Aim of the exercise: Reproduce verbatim the lines up to and including the one with "FRONT_X = (HANDLE_LENGTH - BLADE_REACH) / 2.0", starting from the first.

Data provided:
● ● ●
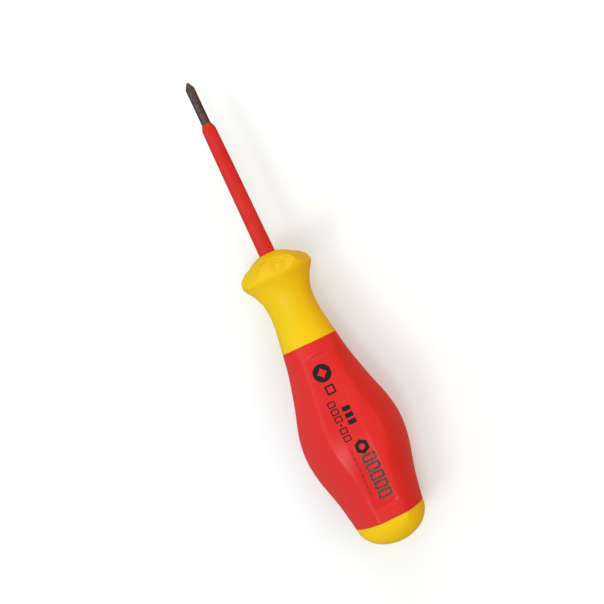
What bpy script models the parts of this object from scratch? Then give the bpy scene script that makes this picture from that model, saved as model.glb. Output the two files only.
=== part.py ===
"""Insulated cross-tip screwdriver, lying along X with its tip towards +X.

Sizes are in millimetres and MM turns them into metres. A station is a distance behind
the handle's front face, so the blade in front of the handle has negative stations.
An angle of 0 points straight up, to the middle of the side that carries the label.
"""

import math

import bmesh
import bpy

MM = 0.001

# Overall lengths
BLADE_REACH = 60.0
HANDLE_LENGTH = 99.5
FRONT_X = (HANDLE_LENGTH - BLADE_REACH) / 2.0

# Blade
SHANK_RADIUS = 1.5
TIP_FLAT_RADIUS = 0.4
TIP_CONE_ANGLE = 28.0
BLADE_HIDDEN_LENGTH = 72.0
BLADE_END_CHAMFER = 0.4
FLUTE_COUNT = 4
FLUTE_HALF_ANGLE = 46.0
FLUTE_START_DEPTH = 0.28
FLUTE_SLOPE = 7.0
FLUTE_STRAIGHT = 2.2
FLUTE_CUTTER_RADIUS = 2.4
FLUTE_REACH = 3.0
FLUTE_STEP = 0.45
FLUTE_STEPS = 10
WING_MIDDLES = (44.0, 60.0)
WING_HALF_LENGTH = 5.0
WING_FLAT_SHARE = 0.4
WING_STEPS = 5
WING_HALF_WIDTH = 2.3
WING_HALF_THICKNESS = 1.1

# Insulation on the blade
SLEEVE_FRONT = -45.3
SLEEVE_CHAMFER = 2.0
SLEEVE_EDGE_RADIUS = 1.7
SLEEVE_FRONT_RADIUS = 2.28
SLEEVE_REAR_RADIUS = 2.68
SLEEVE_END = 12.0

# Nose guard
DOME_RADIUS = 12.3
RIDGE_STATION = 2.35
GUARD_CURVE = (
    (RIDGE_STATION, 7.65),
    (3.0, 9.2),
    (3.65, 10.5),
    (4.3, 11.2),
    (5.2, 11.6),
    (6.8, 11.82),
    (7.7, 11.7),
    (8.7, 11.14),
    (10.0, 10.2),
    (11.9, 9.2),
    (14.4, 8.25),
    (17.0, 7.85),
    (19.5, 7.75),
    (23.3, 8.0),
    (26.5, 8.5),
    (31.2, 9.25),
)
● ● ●
Result for this exercise:
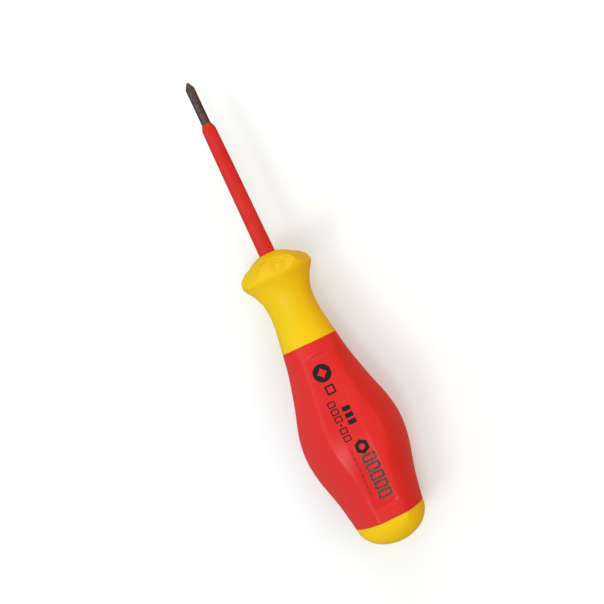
What bpy script models the parts of this object from scratch? Then give the bpy scene script that makes this picture from that model, saved as model.glb. Output the two files only.
=== part.py ===
"""Insulated cross-tip screwdriver, lying along X with its tip towards +X.

Sizes are in millimetres and MM turns them into metres. A station is a distance behind
the handle's front face, so the blade in front of the handle has negative stations.
An angle of 0 points straight up, to the middle of the side that carries the label.
"""

import math

import bmesh
import bpy

MM = 0.001

# Overall lengths
BLADE_REACH = 60.0
HANDLE_LENGTH = 99.5
FRONT_X = (HANDLE_LENGTH - BLADE_REACH) / 2.0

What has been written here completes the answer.